Mr. Hamsuk from the immigration department mentiones that registered foreign nationals can expect a better service and protection from the immigration authorities.

But, if I am not mistaken, every foreign national is already required to register with the immigration authorities after staying longer than 3 months in Indonesia (fingerprints included).

So why this double-effort? Even if its free of charge for foreign nationals, it costs money for the Indonesian state. Could that money not be invested where it is needed?


Beware the Wolf ... in sheep's clothing!

All companies in city told to register their expatriates

Jakarta Post
July 25, 2001

JAKARTA (JP): The city administration urged all companies to register expatriates on their payroll with the authorities.

The Jakarta chapter of the Foreigners Control Coordination (Sipora) team briefed on Tuesday representatives of more than 100 companies, including hotels, on the administration's policy toward foreign workers and on its plan to reregister all foreigners working in the country starting next month.

The team, comprising officials from the Directorate General of Immigration, Directorate General of Tax, tourism agencies, the police, as well as the Ministry of Manpower, said companies could help with the planned census.

"We'd like them to assist us in reporting the number of foreigners working at their company," Edison Sianturi, chief of SIPORA secretariat, told reporters after the briefing.

For hotel proprietors, besides registering expatriates on their payroll, they must also alert the authorities about foreign guests who are staying for more than three months.

Djoko Slamet Surjoputro, the director of tax services for foreign companies and foreigners at the Ministry of Finance, believed many expatriates have been working without the necessary papers, thus evading their tax obligations.

"It's only natural for the government to tax foreigners who are making their living in Indonesia," Djoko said.

The Directorate General for Immigration announced last week that the authorities would begin the periodic census of foreigners in the country on Aug. 10.

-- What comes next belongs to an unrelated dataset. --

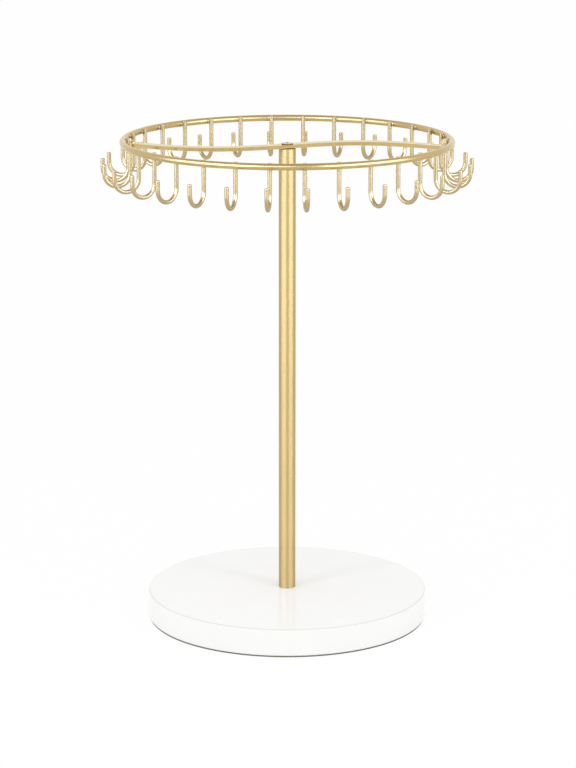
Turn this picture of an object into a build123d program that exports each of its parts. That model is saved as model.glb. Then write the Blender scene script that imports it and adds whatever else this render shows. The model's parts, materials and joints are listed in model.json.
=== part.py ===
from build123d import *
from math import cos, radians, sin
import os

# A turning necklace stand. Millimetres, +Z up, origin at the centre of the underside, -Y to the
# front. The slab, post and pivot stand still. The crossbar, ring and hooks turn about the Z axis.

# Slab and its non-slip pad
slab_diameter = 200.0
slab_thickness = 19.5
slab_top_rounding = 1.2
slab_bottom_chamfer = 0.5
pad_thickness = 1.0
pad_inset = 0.6

# Post tube and the two plugs welded into its ends
post_diameter = 12.0
post_length = 320.2
post_wall = 1.0
post_edge_break = 0.15
plug_clearance = 0.02
lower_plug_length = 20.0
upper_plug_length = 16.0
tapped_hole_spare_depth = 2.0
thread_clearance = 0.05

# Screw, spring washer and flat washer that hold the post from under the slab
base_screw_diameter = 6.0
base_screw_head_diameter = 10.0
base_screw_head_height = 4.0
base_screw_reach = 14.0
base_socket_width = 4.0
base_socket_depth = 2.4
base_screw_hole_clearance = 0.3
flat_washer_diameter = 18.0
flat_washer_thickness = 1.6
spring_washer_diameter = 9.8
spring_washer_thickness = 1.6
spring_washer_slot = 1.2
washer_bore_clearance = 0.2
pocket_side_clearance = 2.0
pocket_head_recess = 1.8

# Pivot on top of the post: a bush clamped by the top screw, and a thin washer round it
bush_diameter = 6.0
running_clearance = 0.05
crossbar_axial_play = 0.1
thrust_washer_inset = 0.5
thrust_washer_thickness = 0.5
top_screw_diameter = 4.0
top_screw_reach = 9.0
top_screw_head_diameter = 8.0
top_screw_head_height = 0.8
top_screw_head_rounding = 0.3
cross_recess_length = 4.0
cross_recess_width = 0.9
cross_recess_depth = 0.6

# Ring of round wire
ring_radius = 115.0
ring_wire = 4.6
weld_depth = 0.15

# Flat S-shaped crossbar under the ring
crossbar_width = 9.5
crossbar_thickness = 2.5
crossbar_bulge = 14.2
crossbar_bulge_reach = 48.0
crossbar_end_angle = 38.0
crossbar_hook_gap = 0.8
crossbar_end_run = 18.0
crossbar_overhang = 1.5
crossbar_edge_rounding = 0.4

# J-shaped hooks of thinner wire, welded inside the ring with their tips outward. They stand in
# opposite pairs, because each end of the crossbar passes beside one hook of the same pair.
hook_pairs = 15
hook_wire = 3.0
hook_bend_radius = 9.0
hook_drop = 29.5
hook_tip_rise = 6.9
hook_tip_rounding = 0.6
hook_top_setback = 0.4

# Heights above the table, from the pad up to the ring
slab_bottom = pad_thickness
slab_top = slab_bottom + slab_thickness
post_top = slab_top + post_length
crossbar_bottom = post_top + thrust_washer_thickness
crossbar_top = crossbar_bottom + crossbar_thickness
ring_height = crossbar_top + ring_wire / 2 - weld_depth
screw_seat = crossbar_top + crossbar_axial_play

# Heights inside the pocket under the slab, from its roof down
pocket_depth = (
    flat_washer_thickness + spring_washer_thickness + base_screw_head_height + pocket_head_recess
)
pocket_roof = slab_bottom + pocket_depth
flat_washer_bottom = pocket_roof - flat_washer_thickness
spring_washer_bottom = flat_washer_bottom - spring_washer_thickness
base_head_bottom = spring_washer_bottom - base_screw_head_height

# Radii shared by pieces that fit each other
plug_radius = post_diameter / 2 - post_wall - plug_clearance
base_tapped_radius = base_screw_diameter / 2 + thread_clearance
top_tapped_radius = top_screw_diameter / 2 + thread_clearance
base_washer_bore_radius = base_screw_diameter / 2 + washer_bore_clearance
bush_bore_radius = top_screw_diameter / 2 + washer_bore_clearance
crossbar_bore_radius = bush_diameter / 2 + running_clearance
thrust_washer_radius = post_diameter / 2 - thrust_washer_inset

# Hook wire's places, measured out from the stand's axis and up from the table
hook_count = 2 * hook_pairs
hook_pitch = 360 / hook_count
hook_leg_radius = ring_radius - ring_wire / 2 - hook_wire / 2 + weld_depth
hook_tip_radius = hook_leg_radius + 2 * hook_bend_radius
hook_leg_top = ring_height + ring_wire / 2 - hook_top_setback
hook_bend_height = ring_height - hook_drop + hook_wire / 2 + hook_bend_radius
hook_tip_top = hook_bend_height + hook_tip_rise

os.makedirs("parts", exist_ok=True)


# Slab: a polished round stone with a bored pocket underneath for the post's screw
with BuildPart() as base_slab:
    with BuildSketch(Plane.XY.offset(slab_bottom)):
        Circle(slab_diameter / 2)
    extrude(amount=slab_thickness)
    fillet(base_slab.edges().sort_by(Axis.Z)[-1], radius=slab_top_rounding)
    chamfer(base_slab.edges().sort_by(Axis.Z)[0], length=slab_bottom_chamfer)
    with BuildSketch(Plane.XY.offset(slab_bottom)):
        Circle(flat_washer_diameter / 2 + pocket_side_clearance)
    extrude(amount=pocket_depth, mode=Mode.SUBTRACT)
    with BuildSketch(Plane.XY.offset(pocket_roof)):
        Circle(base_screw_diameter / 2 + base_screw_hole_clearance)
    extrude(amount=slab_top - pocket_roof, mode=Mode.SUBTRACT)
base_slab.part.label = "base_slab"
export_step(base_slab.part, "parts/base_slab.step")

# Pad: a thin disc stuck under the slab, closing the pocket
with BuildPart() as base_pad:
    with BuildSketch(Plane.XY):
        Circle(slab_diameter / 2 - pad_inset)
    extrude(amount=pad_thickness)
base_pad.part.label = "base_pad"
export_step(base_pad.part, "parts/base_pad.step")

# Base screw: low head with a hexagon socket, shank up through the slab into the lower plug
with BuildPart() as base_screw:
    with BuildSketch(Plane.XY.offset(base_head_bottom)):
        Circle(base_screw_head_diameter / 2)
    extrude(amount=base_screw_head_height)
    with BuildSketch(Plane.XY.offset(spring_washer_bottom)):
        Circle(base_screw_diameter / 2)
    extrude(amount=slab_top + base_screw_reach - spring_washer_bottom)
    with BuildSketch(Plane.XY.offset(base_head_bottom)):
        RegularPolygon(base_socket_width / 2, 6, major_radius=False)
    extrude(amount=base_socket_depth, mode=Mode.SUBTRACT)
base_screw.part.label = "base_screw"
export_step(base_screw.part, "parts/base_screw.step")

# Flat washer against the pocket's roof
with BuildPart() as base_washer:
    with BuildSketch(Plane.XY.offset(flat_washer_bottom)):
        Circle(flat_washer_diameter / 2)
        Circle(base_washer_bore_radius, mode=Mode.SUBTRACT)
    extrude(amount=flat_washer_thickness)
base_washer.part.label = "base_washer"
export_step(base_washer.part, "parts/base_washer.step")

# Spring washer between the flat washer and the screw's head, split on one side
with BuildPart() as spring_washer:
    with BuildSketch(Plane.XY.offset(spring_washer_bottom)):
        Circle(spring_washer_diameter / 2)
        Circle(base_washer_bore_radius, mode=Mode.SUBTRACT)
        with Locations((spring_washer_diameter / 2, 0)):
            Rectangle(spring_washer_diameter, spring_washer_slot, mode=Mode.SUBTRACT)
    extrude(amount=spring_washer_thickness)
spring_washer.part.label = "spring_washer"
export_step(spring_washer.part, "parts/spring_washer.step")

# Post: a round tube that stands on the slab
with BuildPart() as post_tube:
    with BuildSketch(Plane.XY.offset(slab_top)):
        Circle(post_diameter / 2)
        Circle(post_diameter / 2 - post_wall, mode=Mode.SUBTRACT)
    extrude(amount=post_length)
    tube_ends = post_tube.faces().filter_by(GeomType.PLANE)
    chamfer([end.outer_wire().edge() for end in tube_ends], length=post_edge_break)
post_tube.part.label = "post_tube"
export_step(post_tube.part, "parts/post_tube.step")

# Lower plug: takes the base screw
with BuildPart() as lower_plug:
    with BuildSketch(Plane.XY.offset(slab_top)):
        Circle(plug_radius)
    extrude(amount=lower_plug_length)
    with BuildSketch(Plane.XY.offset(slab_top)):
        Circle(base_tapped_radius)
    extrude(amount=base_screw_reach + tapped_hole_spare_depth, mode=Mode.SUBTRACT)
lower_plug.part.label = "lower_plug"
export_step(lower_plug.part, "parts/lower_plug.step")

# Upper plug: takes the top screw, and its top lies flush with the tube's end
with BuildPart() as upper_plug:
    with BuildSketch(Plane.XY.offset(post_top - upper_plug_length)):
        Circle(plug_radius)
    extrude(amount=upper_plug_length)
    with BuildSketch(Plane.XY.offset(post_top)):
        Circle(top_tapped_radius)
    extrude(amount=-top_screw_reach - tapped_hole_spare_depth, mode=Mode.SUBTRACT)
upper_plug.part.label = "upper_plug"
export_step(upper_plug.part, "parts/upper_plug.step")

# Thrust washer: the crossbar slides on it
with BuildPart() as thrust_washer:
    with BuildSketch(Plane.XY.offset(post_top)):
        Circle(thrust_washer_radius)
        Circle(crossbar_bore_radius, mode=Mode.SUBTRACT)
    extrude(amount=thrust_washer_thickness)
thrust_washer.part.label = "thrust_washer"
export_step(thrust_washer.part, "parts/thrust_washer.step")

# Pivot bush: stands on the upper plug and is a little taller than the crossbar, so the screw
# clamps the bush and leaves the crossbar free to turn
with BuildPart() as pivot_bush:
    with BuildSketch(Plane.XY.offset(post_top)):
        Circle(bush_diameter / 2)
        Circle(bush_bore_radius, mode=Mode.SUBTRACT)
    extrude(amount=screw_seat - post_top)
pivot_bush.part.label = "pivot_bush"
export_step(pivot_bush.part, "parts/pivot_bush.step")

# Top screw: low round head with a cross recess
with BuildPart() as top_screw:
    with BuildSketch(Plane.XY.offset(screw_seat)):
        Circle(top_screw_head_diameter / 2)
    extrude(amount=top_screw_head_height)
    fillet(top_screw.edges().sort_by(Axis.Z)[-1], radius=top_screw_head_rounding)
    with BuildSketch(Plane.XY.offset(screw_seat)):
        Circle(top_screw_diameter / 2)
    extrude(amount=post_top - top_screw_reach - screw_seat)
    with BuildSketch(Plane.XY.offset(screw_seat + top_screw_head_height)):
        Rectangle(cross_recess_length, cross_recess_width)
        Rectangle(cross_recess_width, cross_recess_length)
    extrude(amount=-cross_recess_depth, mode=Mode.SUBTRACT)
top_screw.part.label = "top_screw"
export_step(top_screw.part, "parts/top_screw.step")

# Ring: one closed hoop of round wire
with BuildPart() as ring:
    with BuildSketch(Plane.XZ):
        with Locations((ring_radius, ring_height)):
            Circle(ring_wire / 2)
    revolve(axis=Axis.Z)
ring.part.label = "ring"
export_step(ring.part, "parts/ring.step")

# Crossbar: a flat strip bent to an S in plan. Each end slants past the leg of one hook and
# crosses under the ring, whose wire is let into its top by the depth of the weld. The slanting
# run is drawn too long and trimmed to the ring.
bulge_point = Vector(crossbar_bulge_reach, crossbar_bulge)
end_direction = Vector(1, 0).rotate(Axis.Z, -crossbar_end_angle)
past_hook = hook_wire / 2 + crossbar_hook_gap + crossbar_width / 2
hook_point = Vector(hook_leg_radius, 0) + end_direction.rotate(Axis.Z, -90) * past_hook
end_point = hook_point + end_direction * crossbar_end_run
with BuildPart() as s_crossbar:
    with BuildSketch(Plane.XY.offset(crossbar_bottom)):
        with BuildLine():
            Spline(
                -end_point, -hook_point, -bulge_point, (0, 0), bulge_point, hook_point, end_point
            )
        trace(line_width=crossbar_width)
        Circle(ring_radius + crossbar_overhang, mode=Mode.INTERSECT)
    extrude(amount=crossbar_thickness)
    strip_faces = s_crossbar.faces().filter_by(Axis.Z)
    fillet(strip_faces.edges(), radius=crossbar_edge_rounding)
    with BuildSketch(Plane.XY.offset(crossbar_bottom)):
        Circle(crossbar_bore_radius)
    extrude(amount=crossbar_thickness, mode=Mode.SUBTRACT)
    add(ring.part, mode=Mode.SUBTRACT)
s_crossbar.part.label = "s_crossbar"
export_step(s_crossbar.part, "parts/s_crossbar.step")

# Hooks: straight leg down from the ring, half-circle bend outward, short straight tip up.
# The ring's wire is let into each leg by the depth of the weld.
for number in range(hook_count):
    angle = radians(number * hook_pitch)
    hook_plane = Plane((0, 0, 0), x_dir=(cos(angle), sin(angle), 0), z_dir=(sin(angle), -cos(angle), 0))
    with BuildPart() as hook:
        with BuildLine(hook_plane) as wire:
            leg = Line((hook_leg_radius, hook_leg_top), (hook_leg_radius, hook_bend_height))
            bend = TangentArc(leg @ 1, (hook_tip_radius, hook_bend_height), tangent=leg % 1)
            Line(bend @ 1, (hook_tip_radius, hook_tip_top))
        with BuildSketch(Plane(wire.line @ 0, z_dir=wire.line % 0)):
            Circle(hook_wire / 2)
        sweep()
        tip_face = hook.faces().filter_by(GeomType.PLANE).sort_by(Axis.Z)[0]
        fillet(tip_face.edges(), radius=hook_tip_rounding)
        add(ring.part, mode=Mode.SUBTRACT)
    hook.part.label = f"hook_{number + 1:02d}"
    export_step(hook.part, f"parts/{hook.part.label}.step")
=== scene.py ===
import json
from math import atan2, cos, pi, radians, sin

import bmesh
import bpy
from mathutils import Matrix, Vector, noise

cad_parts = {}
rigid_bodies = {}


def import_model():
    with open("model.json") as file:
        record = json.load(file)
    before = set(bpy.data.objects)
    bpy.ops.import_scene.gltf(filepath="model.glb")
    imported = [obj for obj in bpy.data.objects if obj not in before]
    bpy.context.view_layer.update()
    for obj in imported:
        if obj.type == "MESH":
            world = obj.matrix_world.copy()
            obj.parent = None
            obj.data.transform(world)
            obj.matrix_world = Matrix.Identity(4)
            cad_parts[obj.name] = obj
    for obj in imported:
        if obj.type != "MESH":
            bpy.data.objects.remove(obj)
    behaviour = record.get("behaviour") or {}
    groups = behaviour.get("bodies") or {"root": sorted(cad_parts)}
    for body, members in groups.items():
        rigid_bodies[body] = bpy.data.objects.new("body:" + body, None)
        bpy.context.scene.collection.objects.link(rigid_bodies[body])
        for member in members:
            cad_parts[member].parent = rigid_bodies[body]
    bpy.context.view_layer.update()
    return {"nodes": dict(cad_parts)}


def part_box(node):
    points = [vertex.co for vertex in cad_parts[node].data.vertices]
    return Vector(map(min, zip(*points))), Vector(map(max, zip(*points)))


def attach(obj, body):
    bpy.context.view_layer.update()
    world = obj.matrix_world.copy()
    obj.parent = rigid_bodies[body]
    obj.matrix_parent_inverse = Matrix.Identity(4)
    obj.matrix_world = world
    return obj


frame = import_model()

# Lengths are in metres and angles in degrees. A brightness of 1 is the white of the background.
WHITE = (1.0, 1.0, 1.0, 1.0)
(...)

The last census was conducted in 1992.

All foreigners who have lived in Indonesia for more than three months must register with the nearest immigration office. The 1992 Law on Immigration stipulates a one-year jail term and a Rp 5 million (US$500) fine for those who fail to comply.

In 2000, 3,256,854 expatriates, including their dependents, were registered to live and work in Indonesia with the Directorate General for Immigration.

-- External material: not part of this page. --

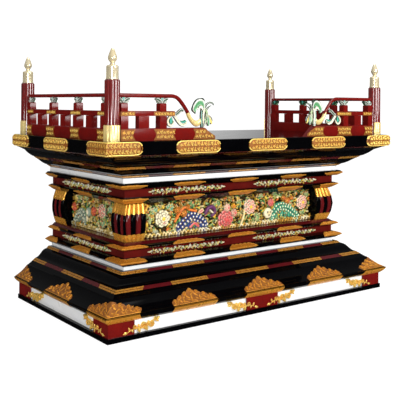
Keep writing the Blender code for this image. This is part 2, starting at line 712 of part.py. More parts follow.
def sill(start, end, floor, slope=0.0):
    """The bottom rail, its end drawn down to the slab over the slope's length."""
    top = floor + SILL_HEIGHT
    ease = SILL_WIDTH * 0.15
    half = SILL_WIDTH / 2
    outline = [(start, floor), (end, floor)]
    if slope:
        outline += [(end, floor + SILL_HEIGHT * 0.3), (end - slope, top)]
    else:
        outline += [(end, top)]
    outline += [(start, top)]
    rings = []
    for y, drop in ((-half, ease), (-half + ease, 0.0), (half - ease, 0.0), (half, ease)):
        rings.append([Vector((x, y, z - drop if z > floor + SILL_HEIGHT * 0.25 else z)) for x, z in outline])
    return loft(rings)


def strut_box(centre, width, depth, low, high, ease=0.0):
    return box((centre - width / 2, -depth / 2, low), (centre + width / 2, depth / 2, high), ease)


def rail_pieces(name, place, floor, ends, struts, wides, middle_end, sill_slope, handrail):
    """One railing along local X: sill with the lower struts, middle rail with the upper ones, handrail."""
    start, end = ends
    bite = STRUT_WIDTH * 0.1
    under = floor + MIDDLE_RAIL_UNDERSIDE
    over = under + MIDDLE_RAIL_HEIGHT
    lower = piece(f"{name}_sill", sill(start, end, floor, sill_slope), "red_lacquer", place)
    shapes = []
    for i, x in enumerate(struts):
        shape = strut_box(x, STRUT_WIDTH, STRUT_WIDTH, floor + SILL_HEIGHT - bite, under - GAP, STRUT_EASE)
        shapes.append(piece(f"{name}_low_strut_{i}", shape, "red_lacquer", place))
    for i, x in enumerate(wides):
        shape = strut_box(x, WIDE_STRUT_WIDTH, WIDE_STRUT_DEPTH, floor + SILL_HEIGHT - bite, under - GAP)
        shapes.append(piece(f"{name}_wide_strut_{i}", shape, "red_lacquer", place))
    joined(lower, *shapes)
    half = MIDDLE_RAIL_WIDTH / 2
    rail = box((start, -half, under), (middle_end, half, over), MIDDLE_RAIL_HEIGHT * 0.12)
    middle = piece(f"{name}_middle", rail, "red_lacquer", place)
    shapes = []
    for i, x in enumerate(struts):
        shape = strut_box(x, HIGH_STRUT_WIDTH, HIGH_STRUT_WIDTH, over - bite, floor + STRUT_TOP, STRUT_EASE)
        shapes.append(piece(f"{name}_high_strut_{i}", shape, "red_lacquer", place))
        carving = bracket(x, floor, (x - start, end - x))
        shapes.append(piece(f"{name}_bracket_{i}", carving, "green_carving", place))
    joined(middle, *shapes)
    shade_round(piece(f"{name}_handrail", handrail, "red_lacquer", place))
    return middle


def swept(path, radius, sides=8):
    """A round bar along a path of (x, z) points, with square ends."""
    rings = []
    for i, here in enumerate(path):
        ahead, behind = path[min(i + 1, len(path) - 1)], path[max(i - 1, 0)]
        way = Vector((ahead[0] - behind[0], 0, ahead[1] - behind[1])).normalized()
        side, lift = Vector((0, 1, 0)), way.cross(Vector((0, 1, 0)))
        turns = [2 * math.pi * (k + 0.5) / sides for k in range(sides)]
        centre = Vector((here[0], 0, here[1]))
        rings.append([centre + (side * math.cos(a) + lift * math.sin(a)) * radius for a in turns])
    return loft(rings)


def side_railings(floor):
    """A railing along each side between its front and back post."""
    places = dict(post_places())
    reach = POST_RADIUS + GAP
    for sign, side in ((-1, "left"), (1, "right")):
        front, back = places[f"front_{side}"].y, places[f"back_{side}"].y
        first, last = front + reach + STRUT_WIDTH / 2, back - reach - STRUT_WIDTH / 2
        step = (last - first) / (SIDE_STRUTS - 1)
        struts = [first + i * step for i in range(SIDE_STRUTS)]
        wides = [first + (i + 0.5) * step for i in range(SIDE_STRUTS - 1)]
        ends = (front + reach, back - reach)
        quarter_turn = Matrix.Rotation(math.pi / 2, 4, "Z")
        place = Matrix.Translation((sign * places["front_right"].x, 0, 0)) @ quarter_turn
        axis = floor + HANDRAIL_AXIS
        handrail = swept([(ends[0], axis), (ends[1], axis)], HANDRAIL_RADIUS)
        rail_pieces(f"rail_{side}", place, floor, ends, struts, wides, ends[1], 0.0, handrail)


def sweep_path(floor, start):
    """The handrail of a front return: level, then an S down to the sill."""
    axis = floor + HANDRAIL_AXIS
    low = floor + SILL_HEIGHT + HANDRAIL_RADIUS + GAP
    path = [(start, axis)]
    steps = 10
    for i in range(steps + 1):
        t = i / steps
        fall = t * t * (3 - 2 * t)
        x = RETURN_SWEEP_START + (RETURN_SWEEP_END - RETURN_SWEEP_START) * t
        path.append((x, axis + (low - axis) * fall))
    return path


def front_returns(floor):
    """The short railings at the front corners, each ending in a swept handrail and carved leaves."""
    places = dict(post_places())
    start = POST_RADIUS + GAP
    strut = start + STRUT_WIDTH / 2
    for sign, side in ((-1, "left"), (1, "right")):
        corner = places[f"front_{side}"]
        place = Matrix.Translation(corner)
        if sign > 0:
            place = place @ Matrix.Rotation(math.pi, 4, "Z")
        struts = [strut, RETURN_STRUT]
        handrail = swept(sweep_path(floor, start), HANDRAIL_RADIUS)
        middle = rail_pieces(f"return_{side}", place, floor, (start, RETURN_SILL_END), struts,
                             [(strut + RETURN_STRUT) / 2], RETURN_MIDDLE_END, RETURN_SILL_SLOPE, handrail)
        scrolls = [piece(f"scroll_{side}_{i}", shape, "green_carving", place)
                   for i, shape in enumerate(scroll_blades(floor))]
        joined(middle, *scrolls)
        names = [f"carved_leaf_{side}"] + [f"leaf_blade_{side}_{i}" for i in range(1, 4)]
        blades = [piece(name, shape, "green_carving", place)
                  for name, shape in zip(names, leaf_blades(floor))]
        joined(*blades)


def blade(spine, width, thickness):
    """A leaf blade: a flattened diamond section along a curved spine, widest before its middle."""
    controls = [Vector((x, 0, z)) for x, z in spine]
    steps = 5
    rings = []
    for i in range(steps + 1):
        t = i / steps
        here, way = spline_point(controls, t)
        across = Vector((way.z, 0, -way.x))
        spread = max(0.16, math.sin(math.pi * min(1.0, 0.22 + 0.78 * t) ** 0.9))
        w, d = across * width / 2 * spread, Vector((0, thickness / 2 * (0.5 + 0.5 * spread), 0))
        rings.append([here + w, here + d, here - w, here - d])
    return loft(rings)


def spline_point(controls, t):
    """Place and direction on a Catmull-Rom curve through the control points."""
    spans = len(controls) - 1
    k = min(int(t * spans), spans - 1)
    u = t * spans - k
    p1, p2 = controls[k], controls[k + 1]
    p0 = controls[k - 1] if k else p1 * 2 - p2
    p3 = controls[k + 2] if k + 2 <= spans else p2 * 2 - p1
    a, b, c = p2 - p0, p0 * 2 - p1 * 5 + p2 * 4 - p3, p1 * 3 - p0 - p2 * 3 + p3
    here = p1 + (a * u + b * u * u + c * u ** 3) / 2
    return here, (a + b * 2 * u + c * 3 * u * u).normalized()


def leaf_blades(floor):
    """The large curling leaf past the handrail's foot, in shares of its width and the handrail's height."""
    base = floor + SILL_HEIGHT + GAP
    tall = HANDRAIL_AXIS - SILL_HEIGHT
    shapes = (
        (((0.475, 0.00), (0.475, 0.20), (0.48, 0.46), (0.50, 0.70)), 0.20),
        (((0.47, 0.42), (0.56, 0.70), (0.36, 0.80), (0.16, 0.72), (0.04, 0.56), (0.12, 0.42)), 0.29),
        (((0.54, 0.52), (0.70, 0.70), (0.88, 0.76), (1.02, 0.64)), 0.12),
        (((0.46, 0.40), (0.62, 0.34), (0.74, 0.20), (0.84, 0.05)), 0.38),
    )
    for spine, width in shapes:
        points = [(LEAF_START + x * LEAF_WIDTH, base + z * tall) for x, z in spine]
        yield blade(points, width * LEAF_WIDTH, LEAF_THICKNESS)


def scroll_blades(floor):
    """The small scroll carved at the middle rail's end, in shares of its own width and height."""
    base = floor + MIDDLE_RAIL_UNDERSIDE + MIDDLE_RAIL_HEIGHT / 2
    shapes = (
        (((-0.14, 0.0), (0.12, -0.06), (0.34, 0.08), (0.48, 0.18), (0.57, 0.12)), 0.17),
        (((-0.12, 0.0), (0.13, -0.24), (0.30, -0.44), (0.48, -0.55), (0.64, -0.52), (0.74, -0.38)), 0.19),
        (((-0.12, 0.0), (0.0, -0.22), (0.0, -0.44), (-0.12, -0.54), (-0.24, -0.46), (-0.24, -0.32)), 0.22),
    )
    for spine, width in shapes:
        points = [(RETURN_MIDDLE_END + x * SCROLL_WIDTH, base + z * SCROLL_HEIGHT) for x, z in spine]
        yield blade(points, width * SCROLL_WIDTH, LEAF_THICKNESS)


def clear_scene():
    for old in list(bpy.data.objects):
        bpy.data.objects.remove(old, do_unlink=True)


def main():
    clear_scene()
    stack = Stack()
    lay_plinth(stack)
    lay_ledges_below(stack)
    build_drum(stack)
    lay_ledges_above(stack)
    lay_coves(stack)
    lay_slab(stack)
    floor = stack.top
    stand_posts(floor)
    side_railings(floor)
    front_returns(floor)


main()
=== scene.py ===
"""Looks of the temple altar dais: lacquers, chased gilt fittings, painted carving, studio and camera.

Metres, +Z up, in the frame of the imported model. The front faces -Y and the flat back faces +Y.
"""

import logging
import math
import random
from collections.abc import Callable, Iterable, Sequence
from dataclasses import dataclass, field
from enum import Enum

import bmesh
import bpy
import numpy as np
from mathutils import Matrix, Vector


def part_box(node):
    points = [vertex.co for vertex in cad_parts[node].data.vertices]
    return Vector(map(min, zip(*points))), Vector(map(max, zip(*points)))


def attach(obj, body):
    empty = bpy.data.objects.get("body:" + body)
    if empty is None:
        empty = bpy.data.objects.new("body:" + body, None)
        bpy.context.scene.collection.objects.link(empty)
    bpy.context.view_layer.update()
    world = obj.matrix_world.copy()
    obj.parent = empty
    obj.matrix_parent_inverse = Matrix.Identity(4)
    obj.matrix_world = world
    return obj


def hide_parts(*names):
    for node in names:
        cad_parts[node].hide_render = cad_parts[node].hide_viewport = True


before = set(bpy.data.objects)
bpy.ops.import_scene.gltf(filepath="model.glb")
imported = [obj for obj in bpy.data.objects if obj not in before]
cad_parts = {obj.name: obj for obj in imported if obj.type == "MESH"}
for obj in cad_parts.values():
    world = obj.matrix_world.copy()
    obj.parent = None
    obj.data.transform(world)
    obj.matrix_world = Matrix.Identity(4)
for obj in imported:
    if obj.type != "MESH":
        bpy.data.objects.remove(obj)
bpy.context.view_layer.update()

LOG = logging.getLogger("altar_dais")
BODY = "root"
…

Iman Santoso, the director general of immigration, said the census on foreigners was a routine activity.

"Not only will this enable us to give them better protection, but it will also provide them with better (immigration) services," Iman said.

Under existing regulations, foreigners can only take up employment in restricted fields, usually in positions that could not be filled by Indonesians.

Iman said the census was intended to ensure compliance with the regulation. "We want to prevent locals from being forced out of their jobs by foreigners," he said.

The team acknowledged that the majority of companies in the capital have been cooperative.

"They have been reporting the number of foreign visitors and workers. We just want to brief them further so they fully understand the government's policy," Edison said.

Many representatives of the companies who were present at the briefing said they were aware of the sanctions if they failed to declare the number of visitors working or staying with them.

A representative of an American oil company who requested anonymity said his company had always complied with the government regulations on employing foreigners.

"Why risk having trouble with the authorities? It's more practical to simply comply with the rules," he said.

Sumaryono, accounting manager of Karya Bahana hotel on Jl. Jaksa in Central Jakarta, said he did not have any problem with the regulation to report his foreign guests.

"We want our business to run as smoothly as possible," he said, adding: "We have been registering our guests anyway."


Expat Registration in Bali:
Immigration Department Does a Foreigner Head Count

Foreigners Residing in Bali Required to Register Between August 10 and October 31, 2001. Bali's immigration office, as part of a national campaign, is asking that all foreigners residing on the island register themselves between the dates of August 10 and October 31, 2001.

The following schedule has been established for the registration process:

Denpasar Area - August 10 to 16 at the Renon Immigration Office.
Badung (Kuta) Area - August 20 to 24 at the Tuban Immigration Office.
Gianyar Area - August 27 to 30 at the Renon Immigration Office.
Bangli Area - September 3 to 7 at the Renon Immigration Office.
Singaraja & Negara Areas - October 1 - 14 at the Renon Immigration Office.
Klungkung Area - October 16 to 19 at the Renon Immigration Office.

The Renon Immigration Office is located at Jalan Di Panjaitan in Renon, Denpasar. The Tuban Immigration Office is located at Jalan Gusti Nrurah Rai, Tuban (near the airport).

Those required to report and register are foreigners holding permanent resident status (ITAP), temporary resident status (ITAS), holders of a short stay permit (BVKS), and residents of staying in Indonesia for more than 3 months who do not yet have a formal immigration status.

According to officials of the Bali Immigration office, the registration will be done without cost but those registering are requested to bring two passport size photos (3 x 4 cm with red background) to complete the process.

According to a report carried in the Indonesian language Bali Post some 852 foreign residents on Bali hold a formal (ITAS) Temporary Stay Permit, 10 possess a (ITAP) Permanent Stay Permit, 1,583 have a short stay permit (Kartu Kunjungan Singkat and 489 are registered as ship's crew (Daksuskim).

The number of formal work permits registered in Bali total 285 including 50 working in travel and tour companies, 12 in sea tourism, 13 in restaurants, 12 in non-starred hotels, and 120 in hotels established under facilities provided by the National Investment Board. Local press estimate some 5,000 foreigners operate businesses in Bali without the necessary immigration and labor department permits.

The Immigration Authorites have issued calls to local government elements in reporting the presence of foreigners living on the island.